Question: Why do some websites ban the Tor browser? Yelp, Tor... Why if you go to a bunch of sites hosted on Cloudflare, they make you jump through a bunch of hoops and solve CAPTCHAs.
- This is because some malicious users use the Tor browser for spam and abuse, DDOS attacks, etc. So some websites block Tor IP addresses. Unfortunate, and legitimate users get swept up in it. We want to convince some companies to not block Tor users with such a heavy hand.
- Private browsing mode will stop cookies and things called supercookies (ways of storing data in your browser like a cookie that are harder to remove) but it won't stop browser fingerprinting.
- It is possible to track you across browsers, by IP address (although all users on a home router would be on the same IP address). Another way is through Flash – the web technology that lets you watch videos and stuff like this. Flash has its own version of the cookie called a local storage object (a supercookie), which can be read by any browser you're running it in.
Encrypts the data between the user and your server. Verifies that they're actually communicating with your server, and not intercepted by another. Without HTTPS, anyone between the user and you, on the same router as the user, could read their passwords or anything else they're entering on your site.

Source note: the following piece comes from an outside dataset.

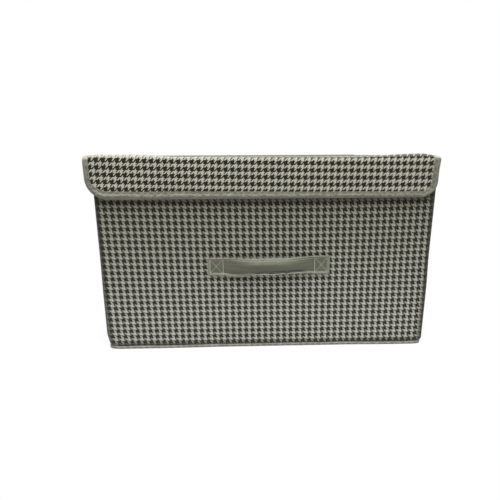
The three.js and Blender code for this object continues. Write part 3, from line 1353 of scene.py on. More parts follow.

- Right now HTTPS certificates are kind of expensive. EFF is working on a project right now to give away free HTTPS certificates and set them up on your server. Once that's out it's everybody's responsibility to have HTTPS on their website at that point since all the pain and all the cost is gone. Compared to the rest of this, HTTPS is the lowest hanging fruit to protect your users privacy.
- When I mention this to clients, they worry about their SEO. Actually not using SEO drops your search engine rating. Google prioritizes sites that use HTTPS, and rewards the use of good HTTPS, with the most secure settings. People worry about it increasing the load on their server, but computers are so powerful now that the effects of HTTPS are negligible. Netflix uses HTTPS for some video streaming, and they deliver something like over 2/3 of the world's bandwidth.